DATASET ROWS:
----------------------------------------

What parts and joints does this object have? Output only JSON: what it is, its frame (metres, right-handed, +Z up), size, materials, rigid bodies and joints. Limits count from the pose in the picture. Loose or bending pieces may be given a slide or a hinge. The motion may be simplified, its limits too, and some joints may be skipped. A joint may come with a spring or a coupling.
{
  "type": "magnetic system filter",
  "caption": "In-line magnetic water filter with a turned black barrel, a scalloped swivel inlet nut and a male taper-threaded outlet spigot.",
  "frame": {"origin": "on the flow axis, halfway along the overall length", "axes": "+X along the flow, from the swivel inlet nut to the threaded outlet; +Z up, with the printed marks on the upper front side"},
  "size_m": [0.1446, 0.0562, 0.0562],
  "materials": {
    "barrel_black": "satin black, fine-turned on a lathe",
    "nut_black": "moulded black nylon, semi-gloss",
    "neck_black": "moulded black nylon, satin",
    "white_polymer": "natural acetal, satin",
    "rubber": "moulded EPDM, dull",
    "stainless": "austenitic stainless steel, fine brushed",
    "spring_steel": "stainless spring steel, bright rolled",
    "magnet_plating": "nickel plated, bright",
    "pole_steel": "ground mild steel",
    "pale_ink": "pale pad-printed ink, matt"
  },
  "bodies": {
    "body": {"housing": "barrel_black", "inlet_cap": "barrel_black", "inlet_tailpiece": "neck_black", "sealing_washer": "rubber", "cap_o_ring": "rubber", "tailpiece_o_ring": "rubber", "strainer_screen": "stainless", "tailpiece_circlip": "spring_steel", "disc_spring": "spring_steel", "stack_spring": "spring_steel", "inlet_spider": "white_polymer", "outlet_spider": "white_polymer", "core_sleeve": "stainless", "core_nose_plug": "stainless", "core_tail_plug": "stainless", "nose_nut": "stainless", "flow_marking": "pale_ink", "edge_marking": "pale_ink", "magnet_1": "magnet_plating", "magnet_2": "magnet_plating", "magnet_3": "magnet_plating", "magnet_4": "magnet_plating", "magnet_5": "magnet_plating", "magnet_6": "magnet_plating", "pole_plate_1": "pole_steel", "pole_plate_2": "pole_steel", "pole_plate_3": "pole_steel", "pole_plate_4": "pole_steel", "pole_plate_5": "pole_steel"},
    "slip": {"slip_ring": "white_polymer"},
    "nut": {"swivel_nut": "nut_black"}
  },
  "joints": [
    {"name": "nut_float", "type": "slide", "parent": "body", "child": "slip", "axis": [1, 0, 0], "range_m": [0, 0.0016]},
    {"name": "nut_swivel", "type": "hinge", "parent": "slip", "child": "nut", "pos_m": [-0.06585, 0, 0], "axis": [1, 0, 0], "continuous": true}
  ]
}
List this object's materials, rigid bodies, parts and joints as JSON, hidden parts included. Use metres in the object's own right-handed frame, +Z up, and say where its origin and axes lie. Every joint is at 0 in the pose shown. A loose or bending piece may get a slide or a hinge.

----------------------------------------

TASK GOAL:
From the records above, extract every entry exactly as given.

EXERCISE SOLUTION:
What parts and joints does this object have? Output only JSON: what it is, its frame (metres, right-handed, +Z up), size, materials, rigid bodies and joints. Limits count from the pose in the picture. Loose or bending pieces may be given a slide or a hinge. The motion may be simplified, its limits too, and some joints may be skipped. A joint may come with a spring or a coupling.
{
  "type": "magnetic system filter",
  "caption": "In-line magnetic water filter with a turned black barrel, a scalloped swivel inlet nut and a male taper-threaded outlet spigot.",
  "frame": {"origin": "on the flow axis, halfway along the overall length", "axes": "+X along the flow, from the swivel inlet nut to the threaded outlet; +Z up, with the printed marks on the upper front side"},
  "size_m": [0.1446, 0.0562, 0.0562],
  "materials": {
    "barrel_black": "satin black, fine-turned on a lathe",
    "nut_black": "moulded black nylon, semi-gloss",
    "neck_black": "moulded black nylon, satin",
    "white_polymer": "natural acetal, satin",
    "rubber": "moulded EPDM, dull",
    "stainless": "austenitic stainless steel, fine brushed",
    "spring_steel": "stainless spring steel, bright rolled",
    "magnet_plating": "nickel plated, bright",
    "pole_steel": "ground mild steel",
    "pale_ink": "pale pad-printed ink, matt"
  },
  "bodies": {
    "body": {"housing": "barrel_black", "inlet_cap": "barrel_black", "inlet_tailpiece": "neck_black", "sealing_washer": "rubber", "cap_o_ring": "rubber", "tailpiece_o_ring": "rubber", "strainer_screen": "stainless", "tailpiece_circlip": "spring_steel", "disc_spring": "spring_steel", "stack_spring": "spring_steel", "inlet_spider": "white_polymer", "outlet_spider": "white_polymer", "core_sleeve": "stainless", "core_nose_plug": "stainless", "core_tail_plug": "stainless", "nose_nut": "stainless", "flow_marking": "pale_ink", "edge_marking": "pale_ink", "magnet_1": "magnet_plating", "magnet_2": "magnet_plating", "magnet_3": "magnet_plating", "magnet_4": "magnet_plating", "magnet_5": "magnet_plating", "magnet_6": "magnet_plating", "pole_plate_1": "pole_steel", "pole_plate_2": "pole_steel", "pole_plate_3": "pole_steel", "pole_plate_4": "pole_steel", "pole_plate_5": "pole_steel"},
    "slip": {"slip_ring": "white_polymer"},
    "nut": {"swivel_nut": "nut_black"}
  },
  "joints": [
    {"name": "nut_float", "type": "slide", "parent": "body", "child": "slip", "axis": [1, 0, 0], "range_m": [0, 0.0016]},
    {"name": "nut_swivel", "type": "hinge", "parent": "slip", "child": "nut", "pos_m": [-0.06585, 0, 0], "axis": [1, 0, 0], "continuous": true}
  ]
}
List this object's materials, rigid bodies, parts and joints as JSON, hidden parts included. Use metres in the object's own right-handed frame, +Z up, and say where its origin and axes lie. Every joint is at 0 in the pose shown. A loose or bending piece may get a slide or a hinge.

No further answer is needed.